About Digital Information, Security, and Resilience

The Digital Information, Security, and Resilience (DISR) Research Group conducts interdisciplinary, scholarly, and policy-focused research on the circulation and impact of digital information in Canada. The group adopts a wide, diverse, and innovative range of research approaches and methodologies to investigate the complexities of the digital information space.

DISR’s research integrates conceptual and theoretical inquiry with empirical analysis to better understand the complex pathways of digital mis- and disinformation in Canada, and their implications for Canadian information security and democratic resilience. While unpacking the mechanisms, incentives, and consequences of digital mis- and disinformation spread across online platforms, DISR’s work highlights how these phenomena are shaped by geopolitical dynamics, interstate engagement, and international security concerns.

Situated at the intersection of multiple disciplines, our work pays particular attention to the experiences of Canada’s ethnocultural diaspora communities. We examine the differential impacts of disinformation, including individual and community-level harms such as information pollution, demobilization, stigmatization and discrimination, erosion of trust in democratic institutions and processes, and digital transnational repression in closed messaging spaces. We aim to identify how these dynamics affect democratic participation and social cohesion.

Through a range of outputs, DISR seeks to generate and share actionable insights that build academic and research capacity, inform policy, and shape institutional responses. Committed to engaged knowledge mobilization, the group partners with civil society organizations, researchers, and policymakers to amplify impact and drive meaningful change.

Research Team

Dr. Bessma Momani

Dr. Bessma Momani

Associate Vice-President, International and Professor of Political Science

Dr. Bessma Momani is Associate Vice-President, International and Full Professor in the Department of Political Science at the University of Waterloo. She is also a senior fellow at the Centre for International Governance Innovation and non-resident fellow at the Arab Gulf States’ Institute in Washington, DC, and a Fulbright Scholar. She is a Governor on the board of the International Development Research Centre, and an Advisor on the Board of the Canadian International Council.

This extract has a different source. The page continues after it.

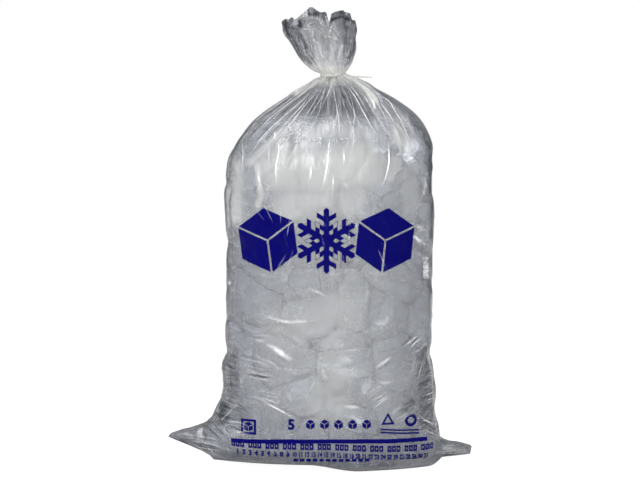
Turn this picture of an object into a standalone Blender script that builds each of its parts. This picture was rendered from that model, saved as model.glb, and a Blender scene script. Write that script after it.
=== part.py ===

She was Assistant Vice-President, Research and International in the Office of Research in 2022-2023 and in 2021, interim Associate Vice-President, Interdisciplinary and Sponsored Research 2021-2022, Assistant Vice-President, International Relations in 2020, Fellow of the Pierre Elliott Trudeau Foundation from 2015-2018, non-resident senior fellow at the Brookings Institution and at the Stimson Center in Washington, DC, and was a visiting scholar at Georgetown University’s Mortara Center.

She has worked as a consultant to the International Monetary Fund, both in the communications office and the Independent Evaluation Office. From 2018-2022 she served as a member of the National Security Transparency Advisory Group at Public Safety Canada.

Bessma has received a number of awards and prizes for her research and work. She has been awarded multiple Insight Development Grants, Insight Grants, Partnership Development and Engage Grants, and Connection Grants funded by Canada’s Social Sciences and Humanities Research Council. From 2019 to 2022, she served as the director of a three-year-funded Department of National Defence network called the Defence and Security Foresight Group. Bessma also spearheaded the Pluralism Project which explored the link between Canadian diversity and economic prosperity. This has led to funding grant from Immigration, Refugees and Citizenship Canada on bringing racialized women into the Canadian economy and Heritage Canada on the impact of disinformation on ethnocultural communities.

Bessma has authored, co-authored and co-edited more than fourteen books. In addition, she has written nearly 90 peer-reviewed academic articles or book chapters that examine international organizations, international political economy, nternational affairs, gender and diversity, cybersecurity and digital transformations and International Affairs.

As a frequent media and political analyst on geopolitics, international affairs and the global economy, Bessma has written frequent editorials in The Globe and Mail, The New York Times, Time, Newsweek, the Economist, Washington Post, the National Post and the Toronto Star. She is also a regular media contributor, having done thousands of live broadcast interviews, with CNN, CBC News, CTV, Al Jazeera, PBS Newshour, TRT World and BNN Bloomberg.

Dr. Shelly Ghai Bajaj

Dr. Shelly Ghai Bajaj (Ph.D., University of Toronto) is a Research Associate and Fellow at the University of Waterloo and the Balsillie School of International Affairs. She works on projects relating to the spread of digital mis/disinformation, transnational information flows, digital transnational repression, and the impacts of mis/disinformation on Canadian democracy and ethnocultural diasporas. She recently participated in the policy consultation testimonies for the Public Inquiry into Foreign Interference (the Hogue Commission). She is co-editor of a forthcoming book titled Disinformation and Democracy in the Digital Age: A Canadian Perspective (University of Toronto) and has published op-ed and analysis pieces in Policy Options, The Toronto Star, and the Centre for International Governance Innovation (CIGI).